A few months after we lost our Will (our trisomy 18 baby conceived by IVF), an online acquaintance who had conceived with her lone embryo during her second IVF went post due. I thought at that point she was home free. But one morning she didn't feel her baby move anymore and when she went into the doctor's she learned the baby had died. Horrible horrible horrible. And the thought of that just stuck with me through my pregnancy with Jack.

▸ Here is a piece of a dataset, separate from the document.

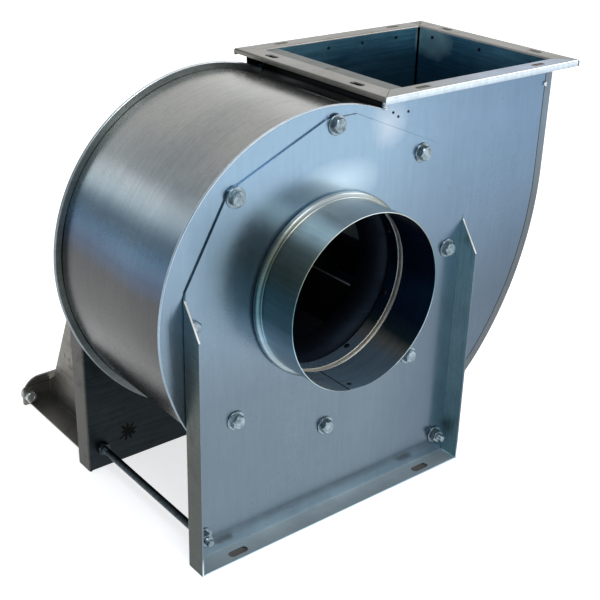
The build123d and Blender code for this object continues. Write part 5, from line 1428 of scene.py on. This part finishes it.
by_height = sky.ramp(sky.axis(2), [(0.0, (0.95, 0.95, 0.95)), (0.30, (0.95, 0.95, 0.94)), (0.45, (0.75, 0.75, 0.74)),
                                   (0.60, (0.50, 0.50, 0.50)), (0.80, (0.60, 0.60, 0.60)),
                                   (1.0, (0.75, 0.75, 0.75))])
by_side = sky.ramp(sky.plus(sky.times(sky.axis(0), 0.5), 0.5),
                   [(0.0, (0.42, 0.50, 0.60)), (0.30, (0.50, 0.57, 0.64)), (0.52, (0.95, 0.96, 0.96)),
                    (1.0, (1.0, 1.0, 1.0))])
background = sky.nodes["Background"]
sky.plug(sky.product(by_height, by_side), background.inputs["Color"])
background.inputs["Strength"].default_value = 1.0


def lamp(name, spot, power, size, aim=(0.0, 0.1, 0.0)):
    """Soft square white lamp aimed at a point, all in metres."""
    light = bpy.data.lights.new(name, "AREA")
    light.energy = power
    light.size = size
    holder = new_object(name, light)
    holder.location = spot
    holder.rotation_euler = (Vector(aim) - Vector(spot)).to_track_quat("-Z", "Y").to_euler()


lamp("key", (-0.4, -1.6, 2.2), 22.0, 1.2)
lamp("streak", (-1.15, 1.81, 0.74), 0.7, 0.5)
lamp("right", (2.2, -0.8, 1.6), 12.0, 1.2)

AZIMUTH, ELEVATION, ROLL = math.radians(-39.166), math.radians(25.421), math.radians(1.542)
CAMERA_AT, SENSOR, FOCAL_PIXELS, PICTURE_PIXELS = (-640.49, -740.04, 447.26), 36.0, 1105.7, 600.0
level = Vector((math.cos(AZIMUTH), math.sin(AZIMUTH), 0.0))
back = Vector((math.sin(AZIMUTH), -math.cos(AZIMUTH), 0.0)) * math.cos(ELEVATION)
back.z = math.sin(ELEVATION)
right = level * math.cos(ROLL) + back.cross(level) * math.sin(ROLL)
camera_data = bpy.data.cameras.new("camera")
camera_data.sensor_width = SENSOR
camera_data.lens = FOCAL_PIXELS / PICTURE_PIXELS * SENSOR
camera_data.clip_start, camera_data.clip_end = 0.05, 60.0
camera = new_object("camera", camera_data)
turn = Matrix((right, back.cross(right), back)).transposed()
camera.matrix_world = Matrix.Translation(placed(CAMERA_AT)) @ turn.to_4x4()
bpy.context.scene.camera = camera
bpy.context.scene.view_settings.view_transform = "Standard"

# Finishes of the nodes that are shown as they are
SLOT_FINISH = {"galvanised_steel": PLATE, "zinc_plated": BOLT, "rivet_aluminium": RIVET, "motor_paint": MOTOR,
               "cowl_paint": COWL, "black_plastic": BLACK, "machined_steel": STEEL, "laminated_steel": CORE}
for part in frame["record"]["subparts"]:
    node = frame["nodes"][part["node"]]
    node.data.materials.clear()
    node.data.materials.append(SLOT_FINISH[part["material_slot"]])

low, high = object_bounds()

Because when we started trying to conceive we learned that just getting that double pink line wasn't enough. We had the miscarriage. Then we learned that getting past that critical first trimester wasn't enough. That you CAN get a bad amnio diagnosis, even though the odds are tremendously against it. And then, through this poor woman's experience I learned that even when you are beyond that point, even when you are days away from delivering, it's still not too late for everything to go to hell.
So I was in a bad mental place when I was pregnant with Jack. A place of anxiety and nightmares. Seems like I kept hearing more stories of late term losses that just fed it further.
Once Jack got here the world changed because I was finally a mom to a living child. Jack made that happen. He made that true.
This pregnancy I am healthier because of him. I carry him around all the time. (although these days carrying him up the steps is enough to make me groan). My arms are skinnier. I have more of a basketball look than the overall fat look. I feel healthier. Some woman at the pizza restaurant told me "you look great."
Now, my ankles are a little swollen and my hands occasionally get a little numb, but it is so much less than last time.
While all the bad things that have happened have not gone away, some good things have happened in the meantime.
And mentally this time I feel like I am not afraid of labor. I am not afraid of a c-section. I am not nervous about my ability or lack there of, of taking care of my newborn. I feel more confident about myself and ability to handle all these things. And as for the breastfeeding, I feel like I have a better idea of what to do if things don't go well at first and where to go for help.